HARRISBURG, Pa. -- Failing to replace its roughly 25,000 voting machines by next year's elections could leave Pennsylvania as the only state without voter-verifiable paper systems, and certainly the only swing state in that position, a top elections official told lawmakers Wednesday.
Kathy Boockvar, Gov. Tom Wolf's acting secretary of state, also told state senators that election-security experts agree that states should adopt systems with auditable paper backups by 2020's presidential elections.
"It's very rare that you have a circumstance where every expert related to anything to do with these issues agrees, and everybody agrees on one thing: that these systems need to be upgraded to voter-verifiable paper trails by 2020," Boockvar said during an Appropriations Committee hearing.
Pennsylvania is one of 13 states where some or all voters use machines that store votes electronically without printed ballots or another paper-based backup that allows a voter to double-check how their vote was recorded.
"Almost all, if not every single one of those 13 states will be upgrading by 2020," Boockvar said. "So if we don't, we will certainly be the only swing state, if not the only state, left in the country without a voter-verified paper trail. It's not a position that I think any of us at the county, state or federal level want to be in."
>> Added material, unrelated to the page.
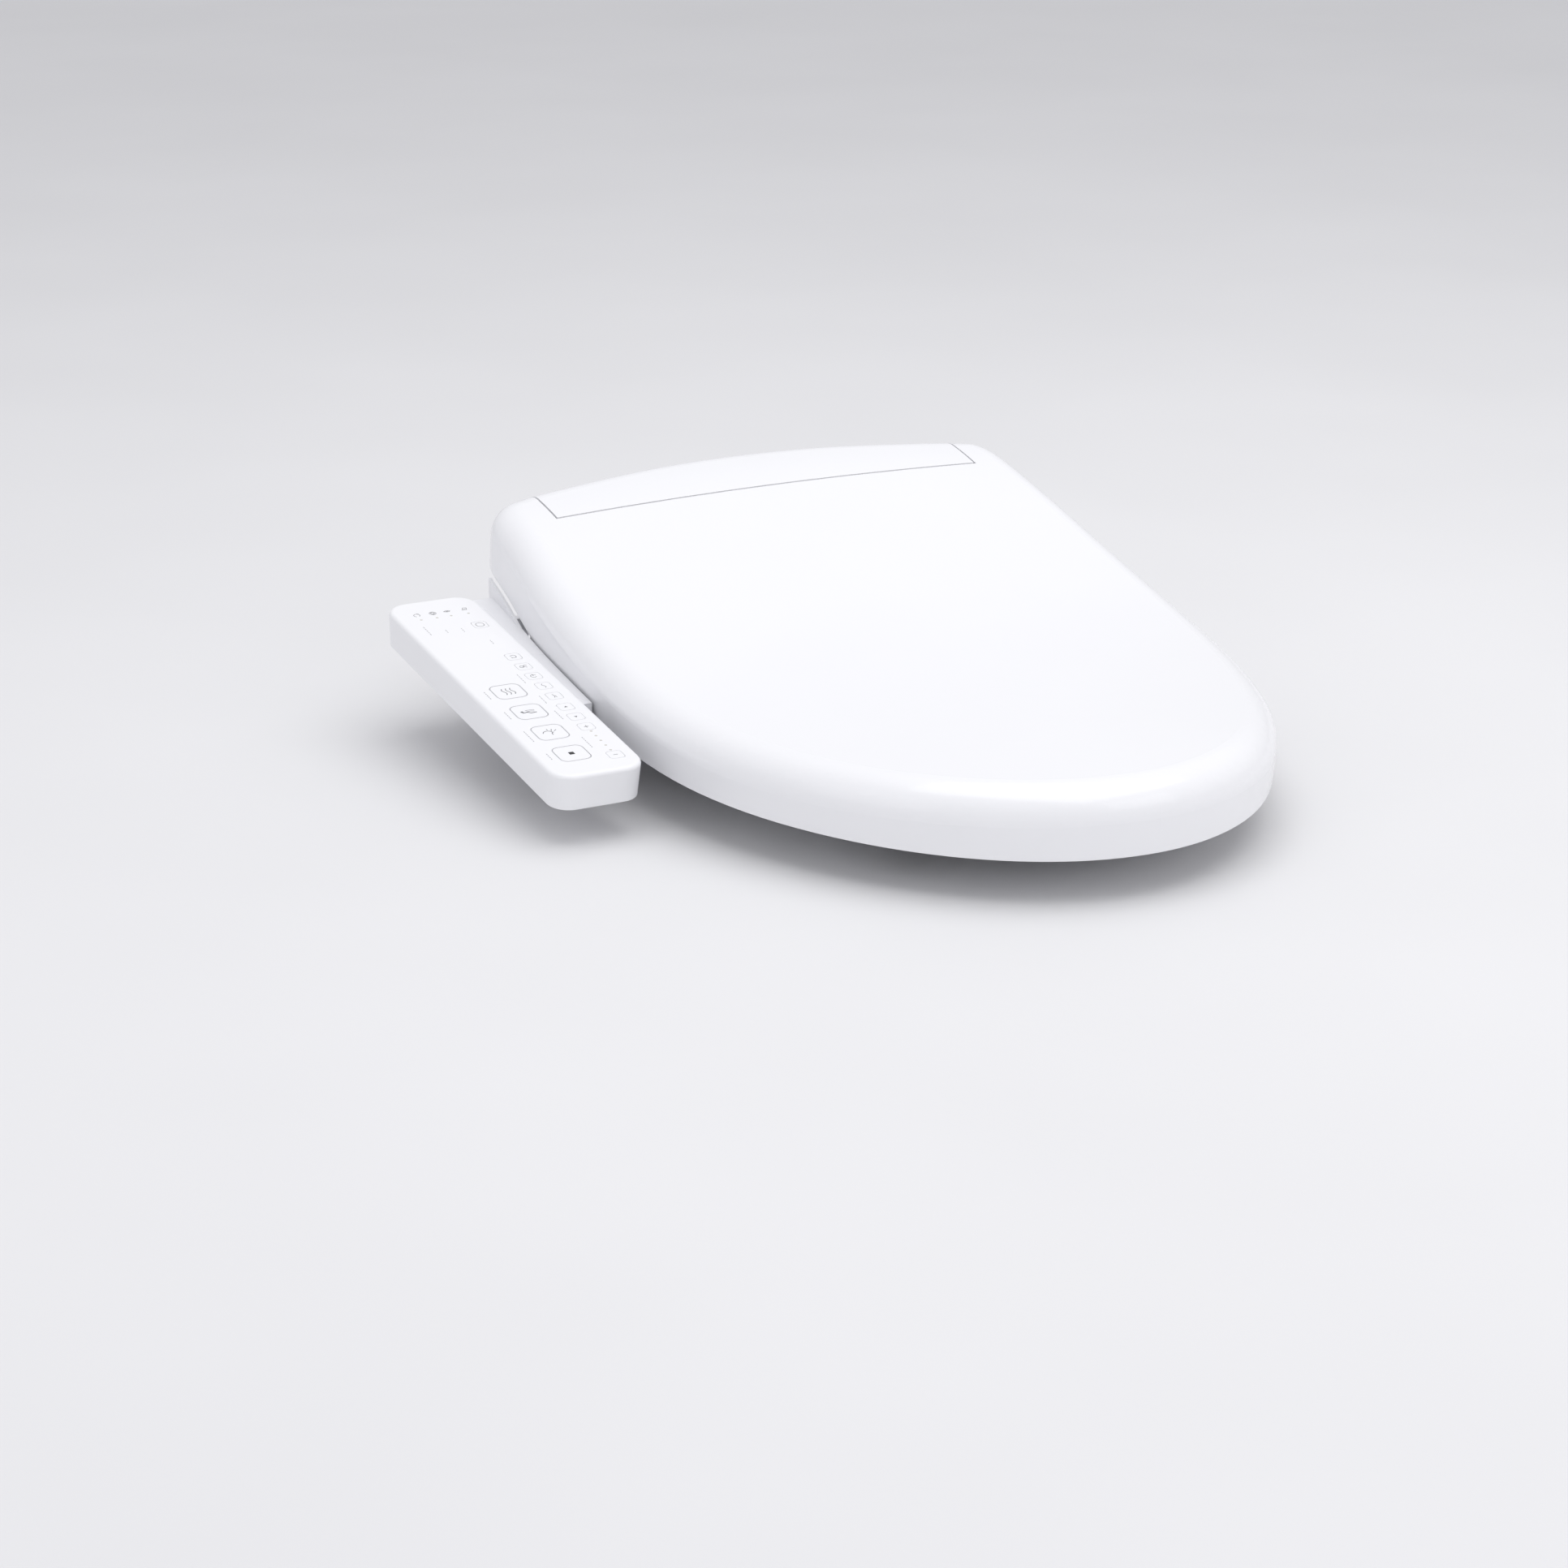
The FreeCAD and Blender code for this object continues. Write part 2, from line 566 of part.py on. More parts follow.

Boockvar was responding to questions suggesting that Pennsylvania is forcing counties to buy machines at considerable taxpayer expense — an estimated $125 million statewide — when there is no legitimate example of an election irregularity in the state.
"We have a rush to 2020," state Sen. Bob Mensch, R-Montgomery, told Boockvar. "We have a huge expense to our taxpayers, we have vendors who are using excessively high interest-rate proposals, we have governments that don't have a way to pay for these and we have no example, none, of a real legitimate issue."
Later, Sen. Mike Folmer, R-Lebanon, singled out three states — including North Carolina, where a congressional election is still up in the air over questions about a political operative's mail-in ballot-harvesting operation — that saw irregularities in the 2018 election.
"They all had paper ballots," Folmer told Boockvar.
Better than 4 in 5 Pennsylvania voters use electronic voting machines that lack an auditable paper trail, according to election security analysts.
Wolf's push to require counties to buy new machines comes after federal authorities say Russian hackers targeted at least 21 states during 2016's presidential election, including Pennsylvania. In April, Wolf gave counties a deadline of 2020 to switch to voting machines that leave a paper trail.
So-called direct-recording electronic machines in wide use in Pennsylvania make it almost impossible to know if they've accurately recorded individual votes or if anyone tampered with the count.
Election officials say the machines can't be hacked because they are not connected to the internet. However, election-security analysts say ballot software is transferred to voting machines by inserting cartridges. They say those cartridges are programmed on a computer that could be hacked if it is connected to the internet.
Pressed by Mensch for how a machine might be hacked, Boockvar said it could not be done over the internet. But, she said, someone who has access to a voting machine could switch the cartridge.
Mensch called that "ludicrous."
"How would someone be able to walk into a polling place with a cartridge and change a cartridge?" Mensch asked.
It is easier on the state's current voting machines, but more difficult on the newer machines, Boockvar insisted.